**Instructions for the task**
Using the entries that follow, collect the lines where the word "parts" appears.

**Task data**
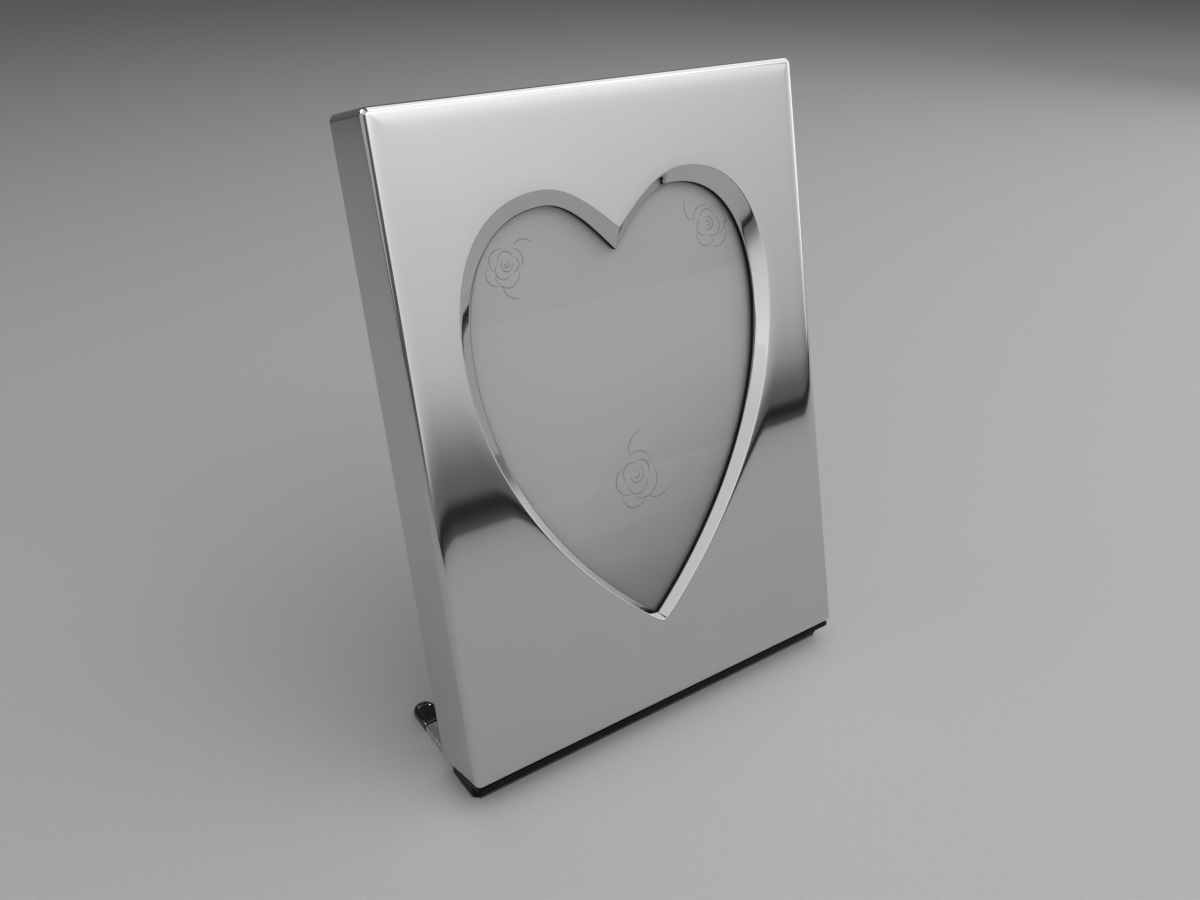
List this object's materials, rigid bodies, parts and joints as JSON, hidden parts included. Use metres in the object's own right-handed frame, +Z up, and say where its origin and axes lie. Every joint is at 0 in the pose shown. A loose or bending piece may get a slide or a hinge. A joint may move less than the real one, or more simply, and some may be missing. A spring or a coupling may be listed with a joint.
{
  "type": "photo frame",
  "caption": "Standing photo frame: deep mirror-polished body with a bevelled heart opening, leaning back on a black base block with two swing-out legs.",
  "frame": {"origin": "on the floor, under the middle of the base block, on the line through both leg pivots", "axes": "+Z up, -Y towards the viewer of the picture, +X to the viewer's right"},
  "size_m": [0.165, 0.0794, 0.219],
  "materials": {
    "silver_plate": "bright silver plate, lacquered",
    "gasket_black": "matt black",
    "glass": "clear",
    "insert_print": "satin print",
    "grey_board": "uncoated",
    "corrugated_board": "uncoated",
    "carcass_wood": "planed, unfinished",
    "panel_board": "hardboard",
    "velvet": "short pile velvet",
    "zinc_steel": "bright zinc",
    "leg_steel": "polished",
    "block_black": "gloss black lacquer",
    "felt": "pressed felt",
    "tip_black": "gloss"
  },
  "bodies": {
    "frame_body": {"shell": "silver_plate", "glass_gasket": "gasket_black", "glass_pane": "glass", "photo_insert": "insert_print", "backing_card": "grey_board", "packing_pad": "corrugated_board", "rail_top": "carcass_wood", "rail_bottom": "carcass_wood", "rail_left": "carcass_wood", "rail_right": "carcass_wood", "velvet_surround": "velvet", "back_panel": "panel_board", "panel_velvet": "velvet", "turn_button_washers": "zinc_steel", "turn_button_screws": "zinc_steel", "base_block": "block_black", "base_felt": "felt", "base_screws": "zinc_steel", "leg_washers": "zinc_steel", "leg_rivets": "zinc_steel"},
    "turn_button_top": {"turn_button_top": "zinc_steel"},
    "turn_button_bottom": {"turn_button_bottom": "zinc_steel"},
    "turn_button_left_upper": {"turn_button_left_upper": "zinc_steel"},
    "turn_button_left_lower": {"turn_button_left_lower": "zinc_steel"},
    "turn_button_right_upper": {"turn_button_right_upper": "zinc_steel"},
    "turn_button_right_lower": {"turn_button_right_lower": "zinc_steel"},
    "leg_left": {"leg_left": "leg_steel", "leg_tip_left": "tip_black"},
    "leg_right": {"leg_right": "leg_steel", "leg_tip_right": "tip_black"}
  },
  "joints": [
    {"name": "turn_button_top_swing", "type": "hinge", "parent": "frame_body", "child": "turn_button_top", "pos_m": [0, 0.0611, 0.20442], "axis": [0, 0.9659, -0.2588], "range_deg": [-110, 110]},
    {"name": "turn_button_bottom_swing", "type": "hinge", "parent": "frame_body", "child": "turn_button_bottom", "pos_m": [0, 0.01005, 0.01389], "axis": [0, 0.9659, -0.2588], "range_deg": [-110, 110]},
    {"name": "turn_button_left_upper_swing", "type": "hinge", "parent": "frame_body", "child": "turn_button_left_upper", "pos_m": [-0.07275, 0.04852, 0.15745], "axis": [0, 0.9659, -0.2588], "range_deg": [-110, 110]},
    {"name": "turn_button_left_lower_swing", "type": "hinge", "parent": "frame_body", "child": "turn_button_left_lower", "pos_m": [-0.07275, 0.02264, 0.06086], "axis": [0, 0.9659, -0.2588], "range_deg": [-110, 110]},
    {"name": "turn_button_right_upper_swing", "type": "hinge", "parent": "frame_body", "child": "turn_button_right_upper", "pos_m": [0.07275, 0.04852, 0.15745], "axis": [0, 0.9659, -0.2588], "range_deg": [-110, 110]},
    {"name": "turn_button_right_lower_swing", "type": "hinge", "parent": "frame_body", "child": "turn_button_right_lower", "pos_m": [0.07275, 0.02264, 0.06086], "axis": [0, 0.9659, -0.2588], "range_deg": [-110, 110]},
    {"name": "leg_left_swing", "type": "hinge", "parent": "frame_body", "child": "leg_left", "pos_m": [-0.0755, 0, 0.0016], "axis": [0, 0, 1], "range_deg": [-90, 0]},
    {"name": "leg_right_swing", "type": "hinge", "parent": "frame_body", "child": "leg_right", "pos_m": [0.0755, 0, 0.0016], "axis": [0, 0, 1], "range_deg": [0, 90]}
  ]
}
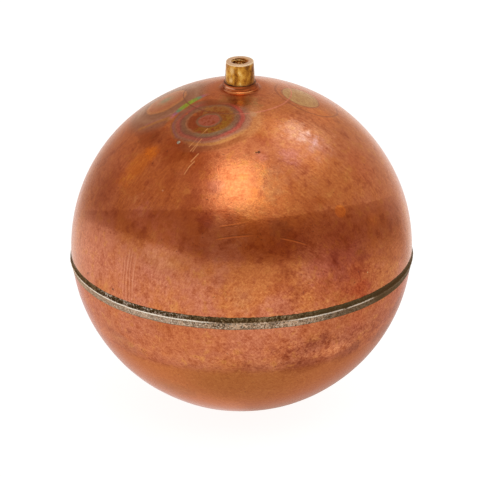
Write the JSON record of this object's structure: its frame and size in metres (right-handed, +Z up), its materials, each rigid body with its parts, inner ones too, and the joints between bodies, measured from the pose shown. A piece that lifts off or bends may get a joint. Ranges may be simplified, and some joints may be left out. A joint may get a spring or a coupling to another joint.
{
  "type": "float valve ball",
  "caption": "Hollow copper ball float made of soldered half shells, with a tapped brass spud at its top for the rod of a float valve.",
  "frame": {"origin": "centre of the spud's top face, at the mouth of the tapped hole that takes the float rod", "axes": "+Z up, along the ball's axis and out of the tapped hole; the seam lies in a plane across Z; +X and +Y are arbitrary round the ball"},
  "size_m": [0.1536, 0.1536, 0.1622],
  "materials": {
    "upper_copper": "satin",
    "lower_copper": "satin",
    "disc_copper": "satin",
    "brass": "satin",
    "seam_solder": "matte",
    "spud_solder": "satin"
  },
  "bodies": {
    "root": {"upper_shell": "upper_copper", "lower_shell": "lower_copper", "seam_solder": "seam_solder", "spud": "brass", "neck_solder": "spud_solder", "reinforcing_disc": "disc_copper", "flange_solder": "spud_solder", "vent_plug": "spud_solder"}
  },
  "joints": []
}
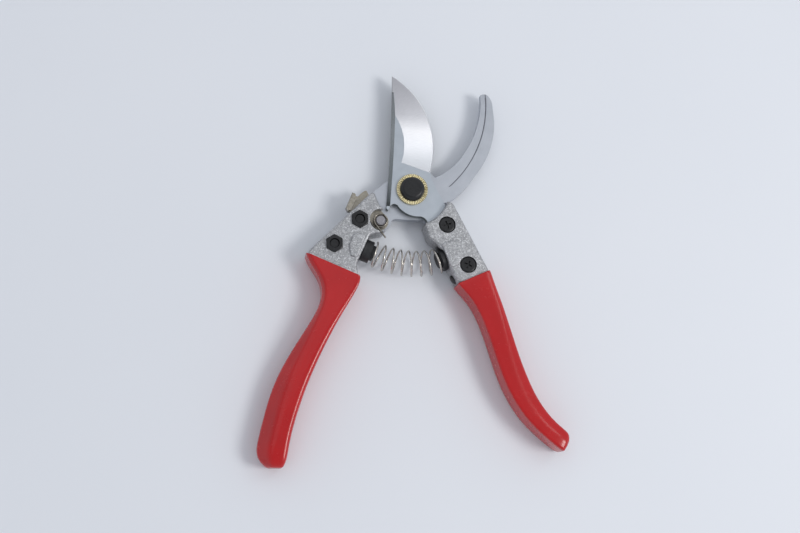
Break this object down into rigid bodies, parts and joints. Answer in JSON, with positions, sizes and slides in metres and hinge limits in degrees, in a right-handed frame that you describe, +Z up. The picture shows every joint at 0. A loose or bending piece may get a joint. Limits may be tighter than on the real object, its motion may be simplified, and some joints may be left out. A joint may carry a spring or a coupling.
{
  "type": "bypass pruner",
  "caption": "Hand-held garden bypass pruner with a curved cutting blade, a hooked counter blade, a coil spring between dipped grips and a thumb lock.",
  "frame": {"origin": "on the pivot axis, in the plane that the tool rests on", "axes": "+Y from the pivot towards the blades, +X to the right, +Z up along the pivot bolt"},
  "size_m": [0.1553, 0.2038, 0.0164],
  "materials": {
    "blade_steel": "satin top with a polished ground bevel",
    "hook_steel": "satin",
    "casting": "blasted, with bright rounded edges",
    "grip": "glossy dipped vinyl",
    "black_steel": "glossy black",
    "ring_brass": "bright, serrated",
    "nickel": "warm nickel plate",
    "spring_steel": "bright nickel wire",
    "bumper": "matt",
    "seat": "black moulded"
  },
  "bodies": {
    "left": {"left_handle": "casting", "left_grip": "grip", "hook_blade": "hook_steel", "hook_screws": "black_steel", "hook_nuts": "black_steel", "pivot_bolt": "black_steel", "pivot_ring": "ring_brass", "lower_washer": "black_steel", "pivot_nut": "black_steel", "lock_pin": "nickel", "lock_spring": "spring_steel", "left_spring_seat": "seat", "main_spring": "spring_steel"},
    "right": {"right_handle": "casting", "right_grip": "grip", "cutting_blade": "blade_steel", "blade_screws": "black_steel", "blade_screw_nuts": "black_steel", "right_spring_seat": "seat", "bumper": "bumper"},
    "lever": {"lock_lever": "nickel"}
  },
  "joints": [
    {"name": "pivot", "type": "hinge", "parent": "left", "child": "right", "pos_m": [0, 0, 0.0085], "axis": [0, 0, -1], "range_deg": [0, 44], "stiffness_Nm_per_rad": 0.6, "springref_deg": -20.05, "deforming": ["main_spring"]},
    {"name": "lock_lever", "type": "hinge", "parent": "left", "child": "lever", "pos_m": [-0.0163, -0.017, 0.0099], "axis": [0, 0, -1], "range_deg": [0, 20], "stiffness_Nm_per_rad": 0.01, "springref_deg": -17.19, "deforming": ["lock_spring"]}
  ]
}
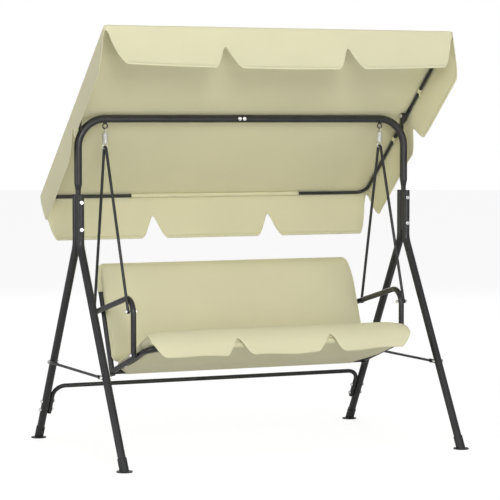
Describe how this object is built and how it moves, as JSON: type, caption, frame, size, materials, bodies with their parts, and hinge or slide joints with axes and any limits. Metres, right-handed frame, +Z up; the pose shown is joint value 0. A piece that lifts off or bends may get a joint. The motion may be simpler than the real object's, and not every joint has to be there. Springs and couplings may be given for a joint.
{
  "type": "canopy swing bench",
  "caption": "Garden swing bench: a padded bench hung on springs from a bolted tube frame, under a tilting fabric canopy with valances.",
  "frame": {"origin": "on the ground midway between the four feet, under the middle of the top beam", "axes": "+X to the right seen from the front, -Y to the front where a sitter's feet hang, +Z up"},
  "size_m": [1.7208, 1.2026, 1.9047],
  "materials": {
    "charcoal_tube": "satin charcoal powder coat",
    "bright_zinc": "bright zinc plating",
    "black_plastic": "matte black moulding",
    "cream_cloth": "plain woven polyester, cream",
    "pad_cloth": "padded woven polyester, cream"
  },
  "bodies": {
    "main_frame": {"top_beam_left": "charcoal_tube", "top_beam_right": "charcoal_tube", "beam_joiner": "charcoal_tube", "leg_front_left": "charcoal_tube", "leg_front_right": "charcoal_tube", "leg_rear_left": "charcoal_tube", "leg_rear_right": "charcoal_tube", "leg_top_caps": "black_plastic", "foot_front_left": "black_plastic", "foot_front_right": "black_plastic", "foot_rear_left": "black_plastic", "foot_rear_right": "black_plastic", "side_brace_left": "charcoal_tube", "side_brace_right": "charcoal_tube", "rear_stretcher": "charcoal_tube", "beam_bolts": "bright_zinc", "post_bolts": "bright_zinc", "brace_bolts": "bright_zinc", "stretcher_bolts": "bright_zinc", "hanging_eye_left": "charcoal_tube", "hanging_eye_right": "charcoal_tube", "pivot_bolts": "bright_zinc", "canopy_bracket_left": "charcoal_tube", "canopy_bracket_right": "charcoal_tube"},
    "springs": {"spring_left": "bright_zinc", "spring_right": "bright_zinc"},
    "bench": {"hanger_left": "charcoal_tube", "hanger_right": "charcoal_tube", "armrest_left": "charcoal_tube", "armrest_right": "charcoal_tube", "seat_frame": "charcoal_tube", "back_frame": "charcoal_tube", "seat_rear_bar": "charcoal_tube", "back_frame_caps": "black_plastic", "bench_bolts": "bright_zinc", "seat_sling": "cream_cloth", "seat_pad": "pad_cloth", "seat_valance": "cream_cloth", "back_pad": "pad_cloth"},
    "canopy": {"canopy_rod_front": "charcoal_tube", "canopy_rod_rear": "charcoal_tube", "canopy_pivot_left": "charcoal_tube", "canopy_pivot_right": "charcoal_tube", "canopy_roof": "cream_cloth", "canopy_valance_front": "cream_cloth", "canopy_valance_rear": "cream_cloth", "canopy_valance_left": "cream_cloth", "canopy_valance_right": "cream_cloth", "canopy_rear_pocket": "cream_cloth", "canopy_ties": "cream_cloth"},
    "knob_left": {"tilt_knob_left": "black_plastic"},
    "knob_right": {"tilt_knob_right": "black_plastic"}
  },
  "joints": [
    {"name": "seat_swing", "type": "hinge", "parent": "main_frame", "child": "springs", "pos_m": [0, 0, 1.4565], "axis": [1, 0, 0], "range_deg": [-12, 12]},
    {"name": "seat_bounce", "type": "slide", "parent": "springs", "child": "bench", "axis": [0, 0, -1], "range_m": [0, 0.03], "stiffness_N_per_m": 40000, "springref_m": -0.012, "deforming": ["spring_left", "spring_right"]},
    {"name": "canopy_tilt", "type": "hinge", "parent": "main_frame", "child": "canopy", "pos_m": [0, 0, 1.513], "axis": [1, 0, 0], "range_deg": [0, 80]},
    {"name": "knob_left_turn", "type": "hinge", "parent": "main_frame", "child": "knob_left", "pos_m": [-0.8, 0, 1.513], "axis": [1, 0, 0], "continuous": true},
    {"name": "knob_right_turn", "type": "hinge", "parent": "main_frame", "child": "knob_right", "pos_m": [0.8, 0, 1.513], "axis": [1, 0, 0], "continuous": true}
  ]
}
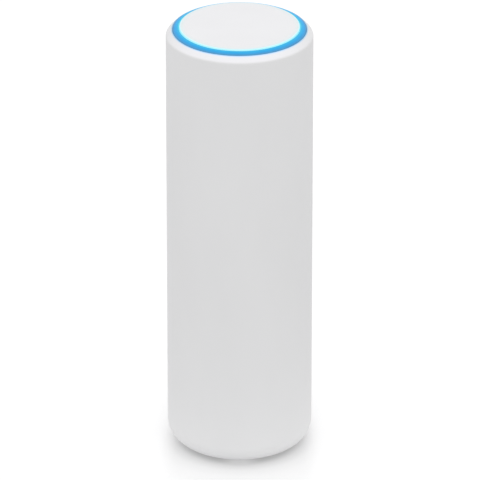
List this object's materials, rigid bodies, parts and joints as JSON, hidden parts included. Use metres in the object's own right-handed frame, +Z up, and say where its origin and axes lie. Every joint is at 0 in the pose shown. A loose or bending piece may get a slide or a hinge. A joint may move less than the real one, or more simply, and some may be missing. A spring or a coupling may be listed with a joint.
{
  "type": "mesh wifi node",
  "caption": "Slim white cylindrical wireless access point with a lit blue ring round its flat top, a twist-off base cover and a network socket recessed in its underside.",
  "frame": {"origin": "centre of the footprint, on the surface that the rubber foot stands on", "axes": "+Z up along the cylinder's axis, -Y the front of the picture, +Y the cable side"},
  "size_m": [0.0482, 0.0482, 0.15],
  "materials": {
    "white_shell": "fine satin",
    "cap_plastic": "satin",
    "light_guide": "lit translucent guide",
    "foot_rubber": "matt",
    "grey_plastic": "matt",
    "black_plastic": "matt",
    "steel": "plated sheet",
    "aluminium": "extruded",
    "contact_metal": "plated",
    "board": "solder mask",
    "white_board": "white solder mask",
    "pad": "soft pad",
    "ferrite": "matt",
    "film": "polyimide film"
  },
  "bodies": {
    "housing": {"outer_sleeve": "white_shell", "light_ring": "light_guide", "top_cap": "cap_plastic", "port_well": "white_shell", "reset_switch": "steel", "jack_shell": "steel", "jack_insert": "black_plastic", "contact_comb": "contact_metal", "main_board": "board", "antenna_frame": "grey_plastic", "heat_sink": "aluminium", "shield_can_1": "steel", "shield_can_2": "steel", "processor": "black_plastic", "radio_chip_1": "black_plastic", "radio_chip_2": "black_plastic", "memory_chip": "black_plastic", "flash_chip": "black_plastic", "thermal_pad_1": "pad", "thermal_pad_2": "pad", "thermal_pad_3": "pad", "network_transformer": "black_plastic", "power_transformer": "ferrite", "power_inductor": "ferrite", "bulk_capacitor_1": "aluminium", "bulk_capacitor_2": "aluminium", "light_board": "white_board", "light_flex": "film", "antenna_1": "contact_metal", "antenna_cable_1": "black_plastic", "antenna_plug_1": "contact_metal", "frame_screw_1": "steel", "board_screw_1": "steel", "antenna_2": "contact_metal", "antenna_cable_2": "black_plastic", "antenna_plug_2": "contact_metal", "frame_screw_2": "steel", "board_screw_2": "steel", "antenna_3": "contact_metal", "antenna_cable_3": "black_plastic", "antenna_plug_3": "contact_metal", "frame_screw_3": "steel", "board_screw_3": "steel", "antenna_4": "contact_metal", "antenna_cable_4": "black_plastic", "antenna_plug_4": "contact_metal", "frame_screw_4": "steel", "board_screw_4": "steel", "base_screw_1": "steel", "base_screw_2": "steel", "base_screw_3": "steel"},
    "base": {"base_cover": "white_shell", "rubber_foot": "foot_rubber"},
    "button": {"reset_button": "grey_plastic", "switch_plunger": "black_plastic"}
  },
  "joints": [
    {"name": "base_twist", "type": "hinge", "parent": "housing", "child": "base", "pos_m": [0, 0, 0.0009], "axis": [0, 0, 1], "range_deg": [0, 25]},
    {"name": "reset_press", "type": "slide", "parent": "housing", "child": "button", "axis": [0, 0, 1], "range_m": [0, 0.0004], "stiffness_N_per_m": 600}
  ]
}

**The solution**
List this object's materials, rigid bodies, parts and joints as JSON, hidden parts included. Use metres in the object's own right-handed frame, +Z up, and say where its origin and axes lie. Every joint is at 0 in the pose shown. A loose or bending piece may get a slide or a hinge. A joint may move less than the real one, or more simply, and some may be missing. A spring or a coupling may be listed with a joint.
Write the JSON record of this object's structure: its frame and size in metres (right-handed, +Z up), its materials, each rigid body with its parts, inner ones too, and the joints between bodies, measured from the pose shown. A piece that lifts off or bends may get a joint. Ranges may be simplified, and some joints may be left out. A joint may get a spring or a coupling to another joint.
Break this object down into rigid bodies, parts and joints. Answer in JSON, with positions, sizes and slides in metres and hinge limits in degrees, in a right-handed frame that you describe, +Z up. The picture shows every joint at 0. A loose or bending piece may get a joint. Limits may be tighter than on the real object, its motion may be simplified, and some joints may be left out. A joint may carry a spring or a coupling.
Describe how this object is built and how it moves, as JSON: type, caption, frame, size, materials, bodies with their parts, and hinge or slide joints with axes and any limits. Metres, right-handed frame, +Z up; the pose shown is joint value 0. A piece that lifts off or bends may get a joint. The motion may be simpler than the real object's, and not every joint has to be there. Springs and couplings may be given for a joint.
List this object's materials, rigid bodies, parts and joints as JSON, hidden parts included. Use metres in the object's own right-handed frame, +Z up, and say where its origin and axes lie. Every joint is at 0 in the pose shown. A loose or bending piece may get a slide or a hinge. A joint may move less than the real one, or more simply, and some may be missing. A spring or a coupling may be listed with a joint.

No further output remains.